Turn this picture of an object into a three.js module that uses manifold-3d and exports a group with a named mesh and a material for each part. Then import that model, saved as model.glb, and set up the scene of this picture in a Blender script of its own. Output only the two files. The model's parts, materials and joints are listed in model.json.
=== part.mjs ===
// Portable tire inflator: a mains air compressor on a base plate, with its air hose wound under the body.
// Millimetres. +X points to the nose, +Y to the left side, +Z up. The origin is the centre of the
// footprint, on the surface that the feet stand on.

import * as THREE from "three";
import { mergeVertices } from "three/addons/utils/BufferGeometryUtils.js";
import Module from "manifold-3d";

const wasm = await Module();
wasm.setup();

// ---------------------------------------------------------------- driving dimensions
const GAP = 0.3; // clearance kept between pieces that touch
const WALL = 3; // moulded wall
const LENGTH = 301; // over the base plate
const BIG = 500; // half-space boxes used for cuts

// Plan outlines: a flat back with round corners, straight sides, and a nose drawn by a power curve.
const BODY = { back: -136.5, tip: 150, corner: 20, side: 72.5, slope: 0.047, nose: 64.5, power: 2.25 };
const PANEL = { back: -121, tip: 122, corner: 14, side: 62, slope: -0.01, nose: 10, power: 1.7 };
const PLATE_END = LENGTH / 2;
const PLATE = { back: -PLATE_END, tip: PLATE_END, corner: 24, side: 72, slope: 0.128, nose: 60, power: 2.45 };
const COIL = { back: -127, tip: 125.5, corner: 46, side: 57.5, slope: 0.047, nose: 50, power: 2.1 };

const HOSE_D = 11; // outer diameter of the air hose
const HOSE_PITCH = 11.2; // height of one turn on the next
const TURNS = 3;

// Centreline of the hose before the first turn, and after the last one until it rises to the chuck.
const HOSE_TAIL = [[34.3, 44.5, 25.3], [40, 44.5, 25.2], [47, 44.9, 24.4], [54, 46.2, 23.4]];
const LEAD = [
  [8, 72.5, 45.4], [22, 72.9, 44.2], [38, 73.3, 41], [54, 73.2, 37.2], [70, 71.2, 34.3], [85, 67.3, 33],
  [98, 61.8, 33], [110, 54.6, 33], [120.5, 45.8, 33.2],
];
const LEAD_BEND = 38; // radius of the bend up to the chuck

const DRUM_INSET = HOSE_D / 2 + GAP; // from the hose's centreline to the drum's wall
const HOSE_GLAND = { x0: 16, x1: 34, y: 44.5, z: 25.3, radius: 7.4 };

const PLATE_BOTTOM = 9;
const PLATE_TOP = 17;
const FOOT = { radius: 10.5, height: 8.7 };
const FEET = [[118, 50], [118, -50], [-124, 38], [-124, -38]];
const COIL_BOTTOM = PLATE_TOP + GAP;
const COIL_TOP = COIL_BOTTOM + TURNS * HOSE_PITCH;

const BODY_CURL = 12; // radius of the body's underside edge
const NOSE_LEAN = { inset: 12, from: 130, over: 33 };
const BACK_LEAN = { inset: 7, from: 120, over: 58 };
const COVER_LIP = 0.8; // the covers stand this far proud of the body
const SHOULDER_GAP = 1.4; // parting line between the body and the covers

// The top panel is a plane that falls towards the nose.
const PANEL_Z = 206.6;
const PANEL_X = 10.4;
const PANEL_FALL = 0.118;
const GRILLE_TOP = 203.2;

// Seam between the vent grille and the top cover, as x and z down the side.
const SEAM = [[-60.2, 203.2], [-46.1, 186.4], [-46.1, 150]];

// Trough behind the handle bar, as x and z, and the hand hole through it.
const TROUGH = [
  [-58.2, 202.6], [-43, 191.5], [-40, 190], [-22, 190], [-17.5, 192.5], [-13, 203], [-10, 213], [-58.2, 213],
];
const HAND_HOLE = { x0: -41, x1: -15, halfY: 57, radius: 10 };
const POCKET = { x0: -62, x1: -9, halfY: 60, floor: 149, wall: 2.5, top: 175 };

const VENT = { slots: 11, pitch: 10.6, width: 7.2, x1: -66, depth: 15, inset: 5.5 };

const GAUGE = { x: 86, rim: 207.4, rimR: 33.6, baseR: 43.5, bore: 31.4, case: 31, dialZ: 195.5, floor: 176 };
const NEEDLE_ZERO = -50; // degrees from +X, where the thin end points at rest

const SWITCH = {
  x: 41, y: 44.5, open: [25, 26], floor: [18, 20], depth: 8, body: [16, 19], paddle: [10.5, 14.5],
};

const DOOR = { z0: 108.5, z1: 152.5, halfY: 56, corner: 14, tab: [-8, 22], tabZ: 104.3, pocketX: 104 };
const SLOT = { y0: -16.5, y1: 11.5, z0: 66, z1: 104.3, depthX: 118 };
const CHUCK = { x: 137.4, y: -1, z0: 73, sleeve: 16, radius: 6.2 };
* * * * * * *
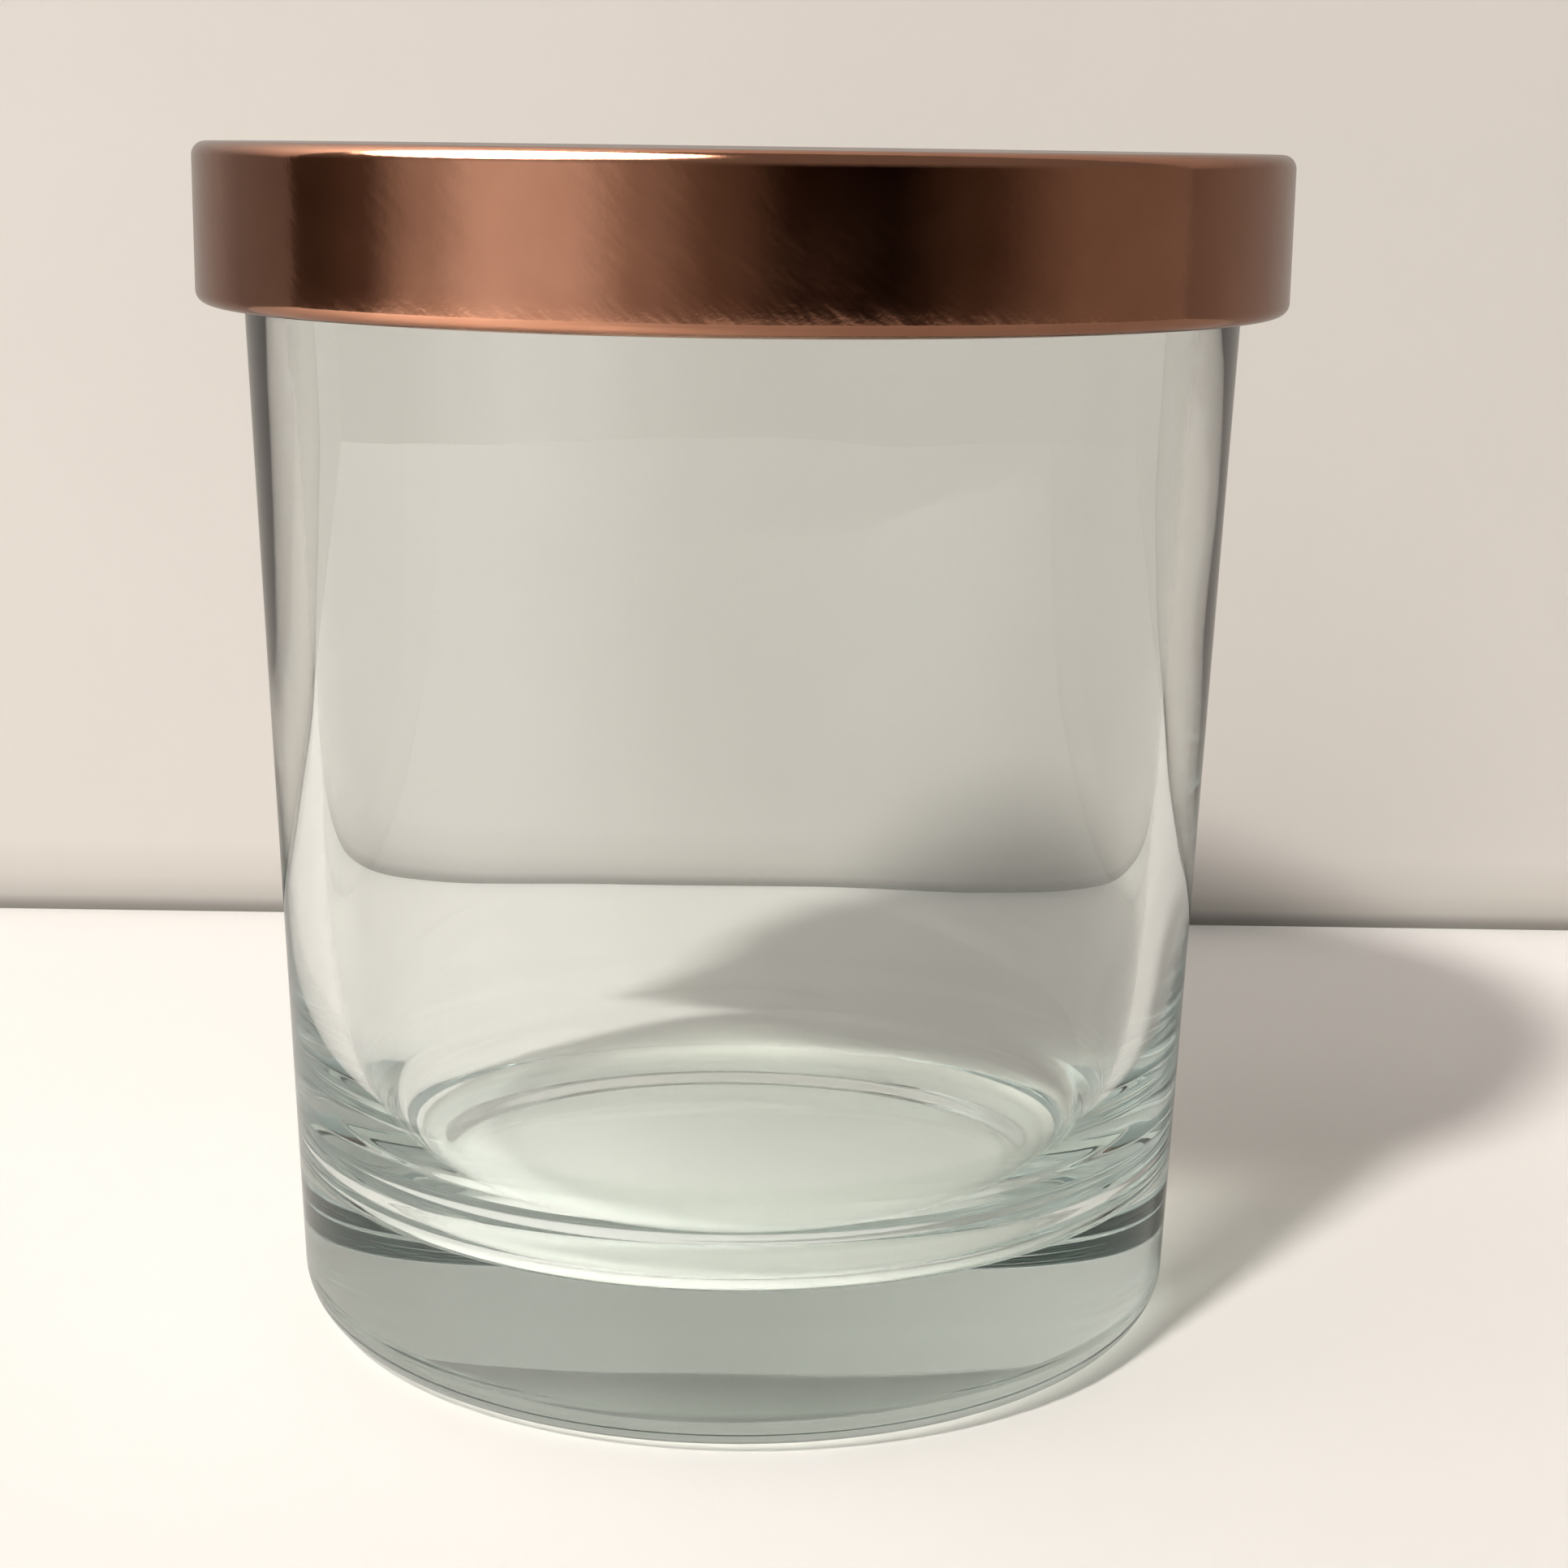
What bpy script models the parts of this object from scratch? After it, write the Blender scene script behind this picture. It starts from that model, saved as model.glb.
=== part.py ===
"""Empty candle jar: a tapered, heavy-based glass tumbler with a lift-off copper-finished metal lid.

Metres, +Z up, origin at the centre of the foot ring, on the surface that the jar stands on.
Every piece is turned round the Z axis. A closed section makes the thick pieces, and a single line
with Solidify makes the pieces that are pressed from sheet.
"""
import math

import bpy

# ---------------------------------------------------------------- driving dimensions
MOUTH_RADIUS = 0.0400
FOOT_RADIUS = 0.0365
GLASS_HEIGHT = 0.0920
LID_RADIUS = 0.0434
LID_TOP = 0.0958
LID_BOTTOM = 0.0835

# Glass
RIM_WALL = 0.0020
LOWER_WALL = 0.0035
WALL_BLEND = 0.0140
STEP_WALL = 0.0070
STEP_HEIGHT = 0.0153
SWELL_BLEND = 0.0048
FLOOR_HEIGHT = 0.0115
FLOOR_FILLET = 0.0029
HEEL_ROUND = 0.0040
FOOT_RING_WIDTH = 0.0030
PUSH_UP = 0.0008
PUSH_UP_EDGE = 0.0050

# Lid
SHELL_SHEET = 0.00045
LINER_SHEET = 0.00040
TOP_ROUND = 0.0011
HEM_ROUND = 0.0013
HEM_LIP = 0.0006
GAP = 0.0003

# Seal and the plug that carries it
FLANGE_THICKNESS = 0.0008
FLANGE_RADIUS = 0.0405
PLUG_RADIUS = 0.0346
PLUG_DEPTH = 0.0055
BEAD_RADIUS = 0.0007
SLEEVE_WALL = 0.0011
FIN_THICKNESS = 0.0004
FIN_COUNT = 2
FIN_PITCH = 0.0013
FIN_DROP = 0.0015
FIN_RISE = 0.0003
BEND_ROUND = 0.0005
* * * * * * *
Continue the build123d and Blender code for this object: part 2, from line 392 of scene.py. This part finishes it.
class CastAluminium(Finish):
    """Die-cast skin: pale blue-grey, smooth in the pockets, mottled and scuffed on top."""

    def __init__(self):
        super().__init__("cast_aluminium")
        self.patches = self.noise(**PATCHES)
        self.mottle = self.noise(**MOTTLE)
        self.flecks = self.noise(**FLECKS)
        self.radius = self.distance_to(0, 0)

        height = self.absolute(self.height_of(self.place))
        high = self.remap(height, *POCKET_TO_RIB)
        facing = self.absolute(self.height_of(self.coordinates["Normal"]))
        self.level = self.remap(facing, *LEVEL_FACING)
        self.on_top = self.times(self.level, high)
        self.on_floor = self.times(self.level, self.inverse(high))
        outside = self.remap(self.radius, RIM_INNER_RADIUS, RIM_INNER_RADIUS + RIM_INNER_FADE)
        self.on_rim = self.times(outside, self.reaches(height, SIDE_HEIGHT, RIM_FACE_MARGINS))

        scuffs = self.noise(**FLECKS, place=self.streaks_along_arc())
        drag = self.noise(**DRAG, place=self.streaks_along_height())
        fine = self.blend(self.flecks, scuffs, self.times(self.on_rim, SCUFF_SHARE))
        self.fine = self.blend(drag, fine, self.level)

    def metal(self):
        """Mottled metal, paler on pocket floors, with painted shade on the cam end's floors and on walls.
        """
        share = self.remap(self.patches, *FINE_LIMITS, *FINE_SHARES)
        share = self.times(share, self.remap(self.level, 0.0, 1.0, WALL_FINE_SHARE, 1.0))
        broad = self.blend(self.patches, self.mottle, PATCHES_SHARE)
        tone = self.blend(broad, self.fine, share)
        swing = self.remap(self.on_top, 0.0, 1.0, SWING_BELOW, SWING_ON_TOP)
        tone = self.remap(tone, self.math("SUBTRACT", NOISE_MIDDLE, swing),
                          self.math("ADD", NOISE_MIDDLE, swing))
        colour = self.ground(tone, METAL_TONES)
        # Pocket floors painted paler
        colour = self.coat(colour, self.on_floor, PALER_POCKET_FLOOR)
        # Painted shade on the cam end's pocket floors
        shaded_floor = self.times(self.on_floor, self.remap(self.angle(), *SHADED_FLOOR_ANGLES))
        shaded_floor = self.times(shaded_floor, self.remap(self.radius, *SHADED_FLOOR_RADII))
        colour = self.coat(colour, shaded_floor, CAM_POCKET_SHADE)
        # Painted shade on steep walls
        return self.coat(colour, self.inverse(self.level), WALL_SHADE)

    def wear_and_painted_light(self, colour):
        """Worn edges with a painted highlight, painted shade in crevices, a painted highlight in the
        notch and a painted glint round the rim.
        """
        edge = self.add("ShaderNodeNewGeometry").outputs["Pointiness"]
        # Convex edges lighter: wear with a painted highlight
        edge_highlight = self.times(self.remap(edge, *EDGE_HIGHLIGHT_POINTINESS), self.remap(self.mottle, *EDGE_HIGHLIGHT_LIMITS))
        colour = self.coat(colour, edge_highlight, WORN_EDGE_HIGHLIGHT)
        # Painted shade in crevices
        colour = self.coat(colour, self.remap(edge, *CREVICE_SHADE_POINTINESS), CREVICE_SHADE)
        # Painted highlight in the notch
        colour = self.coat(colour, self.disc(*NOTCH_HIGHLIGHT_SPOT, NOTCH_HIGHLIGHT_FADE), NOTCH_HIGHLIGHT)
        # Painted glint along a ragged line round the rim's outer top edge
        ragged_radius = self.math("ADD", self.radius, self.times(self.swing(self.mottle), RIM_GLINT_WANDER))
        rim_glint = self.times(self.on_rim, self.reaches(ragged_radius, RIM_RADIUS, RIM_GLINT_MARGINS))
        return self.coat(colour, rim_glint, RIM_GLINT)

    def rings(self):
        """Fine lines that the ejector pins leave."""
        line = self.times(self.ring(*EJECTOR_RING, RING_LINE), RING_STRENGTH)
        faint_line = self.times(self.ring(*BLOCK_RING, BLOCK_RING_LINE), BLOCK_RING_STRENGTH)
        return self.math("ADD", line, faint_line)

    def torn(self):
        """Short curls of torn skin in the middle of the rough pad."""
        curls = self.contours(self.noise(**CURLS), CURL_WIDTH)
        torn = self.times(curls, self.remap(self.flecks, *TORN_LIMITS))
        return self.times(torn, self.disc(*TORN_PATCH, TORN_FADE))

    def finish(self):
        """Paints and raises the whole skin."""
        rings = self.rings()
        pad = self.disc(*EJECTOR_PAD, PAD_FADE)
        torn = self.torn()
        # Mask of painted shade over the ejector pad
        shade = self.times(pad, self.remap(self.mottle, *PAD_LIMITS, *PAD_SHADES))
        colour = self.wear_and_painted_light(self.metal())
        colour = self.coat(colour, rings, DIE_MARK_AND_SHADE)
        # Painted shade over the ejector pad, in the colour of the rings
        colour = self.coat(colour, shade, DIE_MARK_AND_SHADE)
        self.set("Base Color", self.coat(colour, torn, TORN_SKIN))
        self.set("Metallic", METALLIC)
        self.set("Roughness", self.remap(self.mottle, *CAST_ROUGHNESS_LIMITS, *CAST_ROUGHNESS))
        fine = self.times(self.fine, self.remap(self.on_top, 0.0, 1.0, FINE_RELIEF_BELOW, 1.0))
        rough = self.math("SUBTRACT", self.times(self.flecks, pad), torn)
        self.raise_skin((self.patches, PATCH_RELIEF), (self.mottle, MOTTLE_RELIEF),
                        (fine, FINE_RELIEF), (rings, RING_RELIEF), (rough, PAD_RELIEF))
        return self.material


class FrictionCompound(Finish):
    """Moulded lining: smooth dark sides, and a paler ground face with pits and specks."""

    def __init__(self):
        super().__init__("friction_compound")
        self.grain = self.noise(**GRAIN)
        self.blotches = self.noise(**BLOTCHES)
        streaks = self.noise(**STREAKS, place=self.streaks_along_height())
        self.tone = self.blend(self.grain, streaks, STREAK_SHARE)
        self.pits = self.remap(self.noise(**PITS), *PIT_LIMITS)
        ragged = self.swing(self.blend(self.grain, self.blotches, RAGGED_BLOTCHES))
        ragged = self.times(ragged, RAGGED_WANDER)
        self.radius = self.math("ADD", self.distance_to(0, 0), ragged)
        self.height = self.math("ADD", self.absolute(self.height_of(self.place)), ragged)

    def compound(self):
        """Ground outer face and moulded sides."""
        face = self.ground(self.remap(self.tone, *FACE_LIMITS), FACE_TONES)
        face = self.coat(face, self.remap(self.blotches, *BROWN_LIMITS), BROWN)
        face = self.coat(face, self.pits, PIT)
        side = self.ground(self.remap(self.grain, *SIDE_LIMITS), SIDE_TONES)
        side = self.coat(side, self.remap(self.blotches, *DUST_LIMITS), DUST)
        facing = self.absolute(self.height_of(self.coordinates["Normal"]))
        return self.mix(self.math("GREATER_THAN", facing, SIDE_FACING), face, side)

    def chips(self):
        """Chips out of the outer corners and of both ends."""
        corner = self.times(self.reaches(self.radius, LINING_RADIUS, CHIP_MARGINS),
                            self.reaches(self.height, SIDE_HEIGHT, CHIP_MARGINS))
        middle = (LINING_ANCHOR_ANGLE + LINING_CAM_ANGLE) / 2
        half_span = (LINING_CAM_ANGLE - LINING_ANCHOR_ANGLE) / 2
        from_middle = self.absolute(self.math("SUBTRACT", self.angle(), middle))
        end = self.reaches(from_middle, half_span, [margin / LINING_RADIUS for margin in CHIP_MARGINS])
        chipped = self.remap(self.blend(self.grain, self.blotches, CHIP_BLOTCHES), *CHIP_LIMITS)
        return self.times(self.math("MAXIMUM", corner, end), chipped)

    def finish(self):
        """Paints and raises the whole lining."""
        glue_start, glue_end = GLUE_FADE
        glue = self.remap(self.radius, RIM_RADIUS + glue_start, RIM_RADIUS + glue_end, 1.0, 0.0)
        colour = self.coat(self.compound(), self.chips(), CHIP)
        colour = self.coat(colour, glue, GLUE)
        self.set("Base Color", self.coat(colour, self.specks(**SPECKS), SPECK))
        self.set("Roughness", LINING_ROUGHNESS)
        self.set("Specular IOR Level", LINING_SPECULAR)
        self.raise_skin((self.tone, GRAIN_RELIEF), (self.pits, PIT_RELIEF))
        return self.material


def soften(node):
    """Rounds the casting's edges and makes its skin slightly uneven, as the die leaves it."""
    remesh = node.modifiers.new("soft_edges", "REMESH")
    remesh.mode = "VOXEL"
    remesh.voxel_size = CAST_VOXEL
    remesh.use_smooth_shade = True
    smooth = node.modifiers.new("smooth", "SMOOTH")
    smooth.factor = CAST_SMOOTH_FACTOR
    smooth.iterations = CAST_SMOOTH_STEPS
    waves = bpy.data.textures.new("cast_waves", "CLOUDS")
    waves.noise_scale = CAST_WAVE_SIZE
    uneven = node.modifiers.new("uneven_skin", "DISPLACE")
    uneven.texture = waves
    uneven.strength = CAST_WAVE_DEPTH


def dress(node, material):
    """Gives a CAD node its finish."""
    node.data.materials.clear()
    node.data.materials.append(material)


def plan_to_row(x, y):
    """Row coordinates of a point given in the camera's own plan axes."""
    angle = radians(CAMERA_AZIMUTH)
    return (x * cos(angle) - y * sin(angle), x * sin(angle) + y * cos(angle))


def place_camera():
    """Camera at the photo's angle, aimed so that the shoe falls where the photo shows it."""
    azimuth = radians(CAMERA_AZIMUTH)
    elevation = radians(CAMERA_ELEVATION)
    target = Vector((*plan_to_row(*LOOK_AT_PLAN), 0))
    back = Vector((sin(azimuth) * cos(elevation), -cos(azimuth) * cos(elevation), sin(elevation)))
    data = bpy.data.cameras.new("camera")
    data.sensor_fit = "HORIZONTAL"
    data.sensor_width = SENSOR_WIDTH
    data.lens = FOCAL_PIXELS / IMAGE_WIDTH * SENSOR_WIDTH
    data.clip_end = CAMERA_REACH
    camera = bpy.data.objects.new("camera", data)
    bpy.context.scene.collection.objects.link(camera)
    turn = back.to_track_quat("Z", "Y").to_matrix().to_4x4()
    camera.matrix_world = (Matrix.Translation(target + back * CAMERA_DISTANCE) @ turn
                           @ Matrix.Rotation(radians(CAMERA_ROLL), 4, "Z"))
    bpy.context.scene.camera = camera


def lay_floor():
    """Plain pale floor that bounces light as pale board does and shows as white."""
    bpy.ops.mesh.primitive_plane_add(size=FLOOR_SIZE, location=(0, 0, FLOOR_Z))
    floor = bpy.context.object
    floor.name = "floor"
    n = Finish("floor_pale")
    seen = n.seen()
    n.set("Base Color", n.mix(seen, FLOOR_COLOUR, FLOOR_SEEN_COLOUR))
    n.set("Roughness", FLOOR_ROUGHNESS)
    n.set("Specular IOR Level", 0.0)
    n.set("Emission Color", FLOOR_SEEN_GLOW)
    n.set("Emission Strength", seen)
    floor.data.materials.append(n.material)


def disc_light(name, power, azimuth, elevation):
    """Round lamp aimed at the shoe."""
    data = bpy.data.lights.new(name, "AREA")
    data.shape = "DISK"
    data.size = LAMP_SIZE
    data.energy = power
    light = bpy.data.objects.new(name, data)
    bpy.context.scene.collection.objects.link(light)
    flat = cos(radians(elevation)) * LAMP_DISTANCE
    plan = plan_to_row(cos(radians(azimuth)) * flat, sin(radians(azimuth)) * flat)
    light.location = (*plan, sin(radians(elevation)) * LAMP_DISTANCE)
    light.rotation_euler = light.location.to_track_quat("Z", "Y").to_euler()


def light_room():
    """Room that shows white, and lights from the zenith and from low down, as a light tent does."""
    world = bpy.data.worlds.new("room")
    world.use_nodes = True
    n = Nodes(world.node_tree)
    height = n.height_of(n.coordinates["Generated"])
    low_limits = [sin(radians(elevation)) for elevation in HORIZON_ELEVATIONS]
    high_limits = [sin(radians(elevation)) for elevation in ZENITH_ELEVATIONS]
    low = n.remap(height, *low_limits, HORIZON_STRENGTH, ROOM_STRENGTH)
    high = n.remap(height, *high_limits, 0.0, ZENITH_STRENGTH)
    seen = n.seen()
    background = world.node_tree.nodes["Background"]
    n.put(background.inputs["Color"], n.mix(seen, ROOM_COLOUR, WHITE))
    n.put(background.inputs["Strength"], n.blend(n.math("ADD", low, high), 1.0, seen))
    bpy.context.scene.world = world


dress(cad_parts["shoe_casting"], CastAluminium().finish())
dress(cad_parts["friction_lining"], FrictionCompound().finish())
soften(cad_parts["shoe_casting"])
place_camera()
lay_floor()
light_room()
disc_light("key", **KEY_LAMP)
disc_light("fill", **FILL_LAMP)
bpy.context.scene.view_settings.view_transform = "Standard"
* * * * * * *
## What this task involves
Extract verbatim only those lines that run from the line with "What bpy script" to the line with "copper-finished metal lid.", inclusive.

## Written reply
What bpy script models the parts of this object from scratch? After it, write the Blender scene script behind this picture. It starts from that model, saved as model.glb.
=== part.py ===
"""Empty candle jar: a tapered, heavy-based glass tumbler with a lift-off copper-finished metal lid.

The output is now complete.